DIRECTIONS
Copy the listing below line for line, starting at its first line and ending with the line that has "# face and X" in it. Add nothing.

──────── DATA PROVIDED ────────

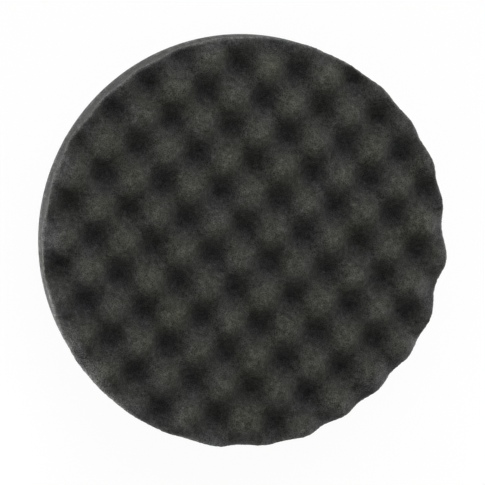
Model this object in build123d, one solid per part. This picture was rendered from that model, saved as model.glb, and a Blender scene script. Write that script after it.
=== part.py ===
from build123d import *
import math
import os

# A round polishing pad that lies on its loop-fabric back with the working face up.
# It is a laminate: brushed loops, their knitted ground, a hot-melt film and a foam
# disc with a convoluted face. One round die cuts all the plies at once.
# The origin is the centre of the back, where the pad rests. +Z points to the working
# face and X runs along the rows of the waffle. Lengths are in millimetres.

# Driving dimensions
pad_diameter = 203.2  # the die, 8 in
pile_height = 1.2  # brushed loops, from their tips to the ground
ground_thickness = 0.5  # knitted ground of the loop fabric
film_thickness = 0.3  # hot-melt film
foam_thickness = 26.6  # foam, from its flat back to the tops of the crests
wave_depth = 10.6  # from the tops of the crests to the bottoms of the valleys
wave_length_x = 29.7  # from valley to valley along a row
wave_length_y = 31.9  # from valley to valley across the rows
wave_start_x = -2.4  # a valley bottom near the centre of the die
wave_start_y = 5.7
facets_per_wave = 8  # flat steps along a diagonal, from one valley to the next

# Levels of the plies, from the rest face up
ground_bottom = pile_height
film_bottom = ground_bottom + ground_thickness
foam_bottom = film_bottom + film_thickness
crest_level = foam_bottom + foam_thickness
middle_level = crest_level - wave_depth / 2

pad_radius = pad_diameter / 2
facet_half_x = wave_length_x / (2 * facets_per_wave)
facet_half_y = wave_length_y / (2 * facets_per_wave)


def ply(bottom, thickness):
    """A plain round layer as wide as the die, with its underside at this level."""
    level = Plane.XY.offset(bottom)
    return extrude(level * Circle(pad_radius), thickness)


def face_level(x, y):
    """The height of the working face: crests and valleys that alternate like a chessboard."""
    along_row = math.cos(2 * math.pi * (x - wave_start_x) / wave_length_x)
    across_rows = math.cos(2 * math.pi * (y - wave_start_y) / wave_length_y)
    return middle_level - wave_depth / 2 * along_row * across_rows


def facet(column, row):
    """A diamond of the working face. Its four corners lie in one plane, because the
    waffle is the sum of two equal waves that cross along the diamond's sides."""
    corners = []
    for step_x, step_y in ((-1, 0), (0, -1), (1, 0), (0, 1)):
        x = wave_start_x + (column + step_x) * facet_half_x
        y = wave_start_y + (row + step_y) * facet_half_y
        corners.append((x, y, face_level(x, y)))
    return Face(Wire.make_polygon(corners))


def working_face():
    """The waffle as one sheet of diamonds that reaches past the die all round."""
    reach = pad_radius + 2 * max(facet_half_x, facet_half_y)
    columns = math.ceil((reach + abs(wave_start_x)) / facet_half_x)
    rows = math.ceil((reach + abs(wave_start_y)) / facet_half_y)
    facets = []
    for column in range(-columns, columns + 1):
        for row in range(-rows, rows + 1):
            x = wave_start_x + column * facet_half_x
            y = wave_start_y + row * facet_half_y
            if (column + row) % 2 and math.hypot(x, y) < reach:
                facets.append(facet(column, row))
    return Shell(facets)


def foam_disc():
    """The foam: a round blank, split along the waffle as the convoluting knife does."""
    blank = ply(foam_bottom, foam_thickness + wave_depth)
    halves = split(blank, bisect_by=working_face(), keep=Keep.BOTH).solids()
    return min(halves, key=lambda half: half.center().Z)


nodes = {
    "loop_pile": ply(0, pile_height),
    "loop_ground": ply(ground_bottom, ground_thickness),
    "bonding_film": ply(film_bottom, film_thickness),
    "foam_disc": foam_disc(),
}

os.makedirs("parts", exist_ok=True)
for name, solid in nodes.items():
    export_step(solid, f"parts/{name}.step")
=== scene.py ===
"""The looks of a round waffle-foam polishing pad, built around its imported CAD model."""

import itertools
import math

import bpy
import numpy as np
from mathutils import Matrix, Vector

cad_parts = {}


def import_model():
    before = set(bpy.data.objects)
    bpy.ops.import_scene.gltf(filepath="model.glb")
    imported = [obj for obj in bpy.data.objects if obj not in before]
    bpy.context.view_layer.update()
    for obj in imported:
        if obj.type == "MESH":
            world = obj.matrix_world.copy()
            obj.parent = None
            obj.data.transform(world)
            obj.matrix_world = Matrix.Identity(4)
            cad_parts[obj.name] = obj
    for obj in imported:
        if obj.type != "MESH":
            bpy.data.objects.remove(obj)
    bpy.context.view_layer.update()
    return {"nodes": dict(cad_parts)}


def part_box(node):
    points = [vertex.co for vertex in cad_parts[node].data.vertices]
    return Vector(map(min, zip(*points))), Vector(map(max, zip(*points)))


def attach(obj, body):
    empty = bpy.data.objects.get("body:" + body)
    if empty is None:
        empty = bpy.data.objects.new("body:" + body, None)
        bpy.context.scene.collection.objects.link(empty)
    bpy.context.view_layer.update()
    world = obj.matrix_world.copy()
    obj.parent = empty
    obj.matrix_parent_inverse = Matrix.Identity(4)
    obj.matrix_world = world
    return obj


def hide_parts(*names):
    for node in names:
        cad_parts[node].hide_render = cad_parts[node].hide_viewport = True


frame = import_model()

MM = 0.001
BODY = "root"

# The waffle of the foam's face, as in the CAD model
WAVE_LENGTH = np.array([29.7, 31.9]) * MM
WAVE_START = np.array([-2.4, 5.7]) * MM
WAVE_DEPTH = 10.6 * MM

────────

TASK RESPONSE
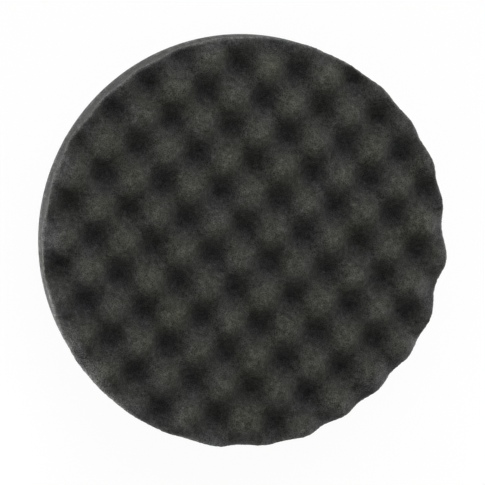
Model this object in build123d, one solid per part. This picture was rendered from that model, saved as model.glb, and a Blender scene script. Write that script after it.
=== part.py ===
from build123d import *
import math
import os

# A round polishing pad that lies on its loop-fabric back with the working face up.
# It is a laminate: brushed loops, their knitted ground, a hot-melt film and a foam
# disc with a convoluted face. One round die cuts all the plies at once.
# The origin is the centre of the back, where the pad rests. +Z points to the working
# face and X runs along the rows of the waffle. Lengths are in millimetres.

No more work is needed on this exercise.